> [RECORDED INFORMATION]
■ ■ ■ ■ ■ ■ ■

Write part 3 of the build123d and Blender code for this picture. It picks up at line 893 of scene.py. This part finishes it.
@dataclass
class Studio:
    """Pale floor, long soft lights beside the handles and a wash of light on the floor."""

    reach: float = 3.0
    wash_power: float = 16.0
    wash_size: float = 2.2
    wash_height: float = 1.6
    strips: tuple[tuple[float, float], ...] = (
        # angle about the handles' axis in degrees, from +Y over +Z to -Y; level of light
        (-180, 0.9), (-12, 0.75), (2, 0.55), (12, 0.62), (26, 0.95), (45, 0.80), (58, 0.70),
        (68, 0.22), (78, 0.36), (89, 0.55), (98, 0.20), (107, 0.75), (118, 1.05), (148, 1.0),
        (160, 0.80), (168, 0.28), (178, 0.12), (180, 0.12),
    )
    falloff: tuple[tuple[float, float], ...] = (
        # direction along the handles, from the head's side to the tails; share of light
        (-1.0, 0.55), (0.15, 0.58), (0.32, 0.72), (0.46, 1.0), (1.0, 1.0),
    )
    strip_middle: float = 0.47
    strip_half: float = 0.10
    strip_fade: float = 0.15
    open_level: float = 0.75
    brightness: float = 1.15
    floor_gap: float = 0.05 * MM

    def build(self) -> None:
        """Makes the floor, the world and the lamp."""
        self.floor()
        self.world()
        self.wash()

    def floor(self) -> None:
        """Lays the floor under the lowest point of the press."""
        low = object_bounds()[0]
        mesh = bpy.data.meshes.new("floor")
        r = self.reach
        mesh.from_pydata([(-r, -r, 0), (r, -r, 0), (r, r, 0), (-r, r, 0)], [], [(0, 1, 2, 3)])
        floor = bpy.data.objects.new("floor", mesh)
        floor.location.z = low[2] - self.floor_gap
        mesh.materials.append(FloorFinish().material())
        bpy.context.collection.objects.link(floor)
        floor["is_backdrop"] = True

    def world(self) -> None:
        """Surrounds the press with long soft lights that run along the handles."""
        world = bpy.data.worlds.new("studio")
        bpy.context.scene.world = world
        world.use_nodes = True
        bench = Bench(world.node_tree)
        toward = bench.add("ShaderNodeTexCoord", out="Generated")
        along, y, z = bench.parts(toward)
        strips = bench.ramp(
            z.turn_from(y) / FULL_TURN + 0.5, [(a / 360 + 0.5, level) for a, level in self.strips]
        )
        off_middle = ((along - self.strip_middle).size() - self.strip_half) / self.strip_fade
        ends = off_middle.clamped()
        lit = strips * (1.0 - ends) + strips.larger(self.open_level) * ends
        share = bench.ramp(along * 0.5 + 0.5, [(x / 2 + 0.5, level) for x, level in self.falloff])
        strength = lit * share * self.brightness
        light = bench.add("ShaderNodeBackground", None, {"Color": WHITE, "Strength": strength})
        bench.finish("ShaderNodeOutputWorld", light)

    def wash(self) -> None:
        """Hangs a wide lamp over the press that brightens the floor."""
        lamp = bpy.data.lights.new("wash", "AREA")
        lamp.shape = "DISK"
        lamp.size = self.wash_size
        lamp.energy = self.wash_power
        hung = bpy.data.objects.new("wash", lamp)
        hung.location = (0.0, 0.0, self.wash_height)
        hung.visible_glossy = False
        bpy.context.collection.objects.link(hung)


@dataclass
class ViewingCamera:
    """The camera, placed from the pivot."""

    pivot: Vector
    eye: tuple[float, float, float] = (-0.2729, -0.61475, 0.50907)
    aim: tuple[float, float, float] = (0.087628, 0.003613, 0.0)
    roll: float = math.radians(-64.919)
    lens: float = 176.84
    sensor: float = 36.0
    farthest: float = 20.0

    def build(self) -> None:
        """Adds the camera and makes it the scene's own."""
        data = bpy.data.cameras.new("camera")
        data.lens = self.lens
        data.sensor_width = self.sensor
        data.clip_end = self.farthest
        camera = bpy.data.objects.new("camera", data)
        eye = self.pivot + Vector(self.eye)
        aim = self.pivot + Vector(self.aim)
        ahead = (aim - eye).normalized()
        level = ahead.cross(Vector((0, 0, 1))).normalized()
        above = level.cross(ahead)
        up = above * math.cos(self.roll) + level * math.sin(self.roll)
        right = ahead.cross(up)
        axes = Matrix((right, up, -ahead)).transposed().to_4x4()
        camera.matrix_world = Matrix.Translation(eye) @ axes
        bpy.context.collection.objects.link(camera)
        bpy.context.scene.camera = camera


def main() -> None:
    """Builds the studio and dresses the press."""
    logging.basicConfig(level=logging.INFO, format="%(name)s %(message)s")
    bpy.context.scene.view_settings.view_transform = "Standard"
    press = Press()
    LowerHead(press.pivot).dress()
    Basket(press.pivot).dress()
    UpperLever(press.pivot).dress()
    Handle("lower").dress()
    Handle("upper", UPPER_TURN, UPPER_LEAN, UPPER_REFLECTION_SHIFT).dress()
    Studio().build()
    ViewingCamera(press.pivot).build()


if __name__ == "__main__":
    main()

■ ■ ■ ■ ■ ■ ■

> [YOUR TASK] Recopy the whole listing exactly.

> [SOLUTION FOR THIS PROBLEM]
Write part 3 of the build123d and Blender code for this picture. It picks up at line 893 of scene.py. This part finishes it.
@dataclass
class Studio:
    """Pale floor, long soft lights beside the handles and a wash of light on the floor."""

    reach: float = 3.0
    wash_power: float = 16.0
    wash_size: float = 2.2
    wash_height: float = 1.6
    strips: tuple[tuple[float, float], ...] = (
        # angle about the handles' axis in degrees, from +Y over +Z to -Y; level of light
        (-180, 0.9), (-12, 0.75), (2, 0.55), (12, 0.62), (26, 0.95), (45, 0.80), (58, 0.70),
        (68, 0.22), (78, 0.36), (89, 0.55), (98, 0.20), (107, 0.75), (118, 1.05), (148, 1.0),
        (160, 0.80), (168, 0.28), (178, 0.12), (180, 0.12),
    )
    falloff: tuple[tuple[float, float], ...] = (
        # direction along the handles, from the head's side to the tails; share of light
        (-1.0, 0.55), (0.15, 0.58), (0.32, 0.72), (0.46, 1.0), (1.0, 1.0),
    )
    strip_middle: float = 0.47
    strip_half: float = 0.10
    strip_fade: float = 0.15
    open_level: float = 0.75
    brightness: float = 1.15
    floor_gap: float = 0.05 * MM

    def build(self) -> None:
        """Makes the floor, the world and the lamp."""
        self.floor()
        self.world()
        self.wash()

    def floor(self) -> None:
        """Lays the floor under the lowest point of the press."""
        low = object_bounds()[0]
        mesh = bpy.data.meshes.new("floor")
        r = self.reach
        mesh.from_pydata([(-r, -r, 0), (r, -r, 0), (r, r, 0), (-r, r, 0)], [], [(0, 1, 2, 3)])
        floor = bpy.data.objects.new("floor", mesh)
        floor.location.z = low[2] - self.floor_gap
        mesh.materials.append(FloorFinish().material())
        bpy.context.collection.objects.link(floor)
        floor["is_backdrop"] = True

    def world(self) -> None:
        """Surrounds the press with long soft lights that run along the handles."""
        world = bpy.data.worlds.new("studio")
        bpy.context.scene.world = world
        world.use_nodes = True
        bench = Bench(world.node_tree)
        toward = bench.add("ShaderNodeTexCoord", out="Generated")
        along, y, z = bench.parts(toward)
        strips = bench.ramp(
            z.turn_from(y) / FULL_TURN + 0.5, [(a / 360 + 0.5, level) for a, level in self.strips]
        )
        off_middle = ((along - self.strip_middle).size() - self.strip_half) / self.strip_fade
        ends = off_middle.clamped()
        lit = strips * (1.0 - ends) + strips.larger(self.open_level) * ends
        share = bench.ramp(along * 0.5 + 0.5, [(x / 2 + 0.5, level) for x, level in self.falloff])
        strength = lit * share * self.brightness
        light = bench.add("ShaderNodeBackground", None, {"Color": WHITE, "Strength": strength})
        bench.finish("ShaderNodeOutputWorld", light)

    def wash(self) -> None:
        """Hangs a wide lamp over the press that brightens the floor."""
        lamp = bpy.data.lights.new("wash", "AREA")
        lamp.shape = "DISK"
        lamp.size = self.wash_size
        lamp.energy = self.wash_power
        hung = bpy.data.objects.new("wash", lamp)
        hung.location = (0.0, 0.0, self.wash_height)
        hung.visible_glossy = False
        bpy.context.collection.objects.link(hung)


@dataclass
class ViewingCamera:
    """The camera, placed from the pivot."""

    pivot: Vector
    eye: tuple[float, float, float] = (-0.2729, -0.61475, 0.50907)
    aim: tuple[float, float, float] = (0.087628, 0.003613, 0.0)
    roll: float = math.radians(-64.919)
    lens: float = 176.84
    sensor: float = 36.0
    farthest: float = 20.0

    def build(self) -> None:
        """Adds the camera and makes it the scene's own."""
        data = bpy.data.cameras.new("camera")
        data.lens = self.lens
        data.sensor_width = self.sensor
        data.clip_end = self.farthest
        camera = bpy.data.objects.new("camera", data)
        eye = self.pivot + Vector(self.eye)
        aim = self.pivot + Vector(self.aim)
        ahead = (aim - eye).normalized()
        level = ahead.cross(Vector((0, 0, 1))).normalized()
        above = level.cross(ahead)
        up = above * math.cos(self.roll) + level * math.sin(self.roll)
        right = ahead.cross(up)
        axes = Matrix((right, up, -ahead)).transposed().to_4x4()
        camera.matrix_world = Matrix.Translation(eye) @ axes
        bpy.context.collection.objects.link(camera)
        bpy.context.scene.camera = camera


def main() -> None:
    """Builds the studio and dresses the press."""
    logging.basicConfig(level=logging.INFO, format="%(name)s %(message)s")
    bpy.context.scene.view_settings.view_transform = "Standard"
    press = Press()
    LowerHead(press.pivot).dress()
    Basket(press.pivot).dress()
    UpperLever(press.pivot).dress()
    Handle("lower").dress()
    Handle("upper", UPPER_TURN, UPPER_LEAN, UPPER_REFLECTION_SHIFT).dress()
    Studio().build()
    ViewingCamera(press.pivot).build()


if __name__ == "__main__":
    main()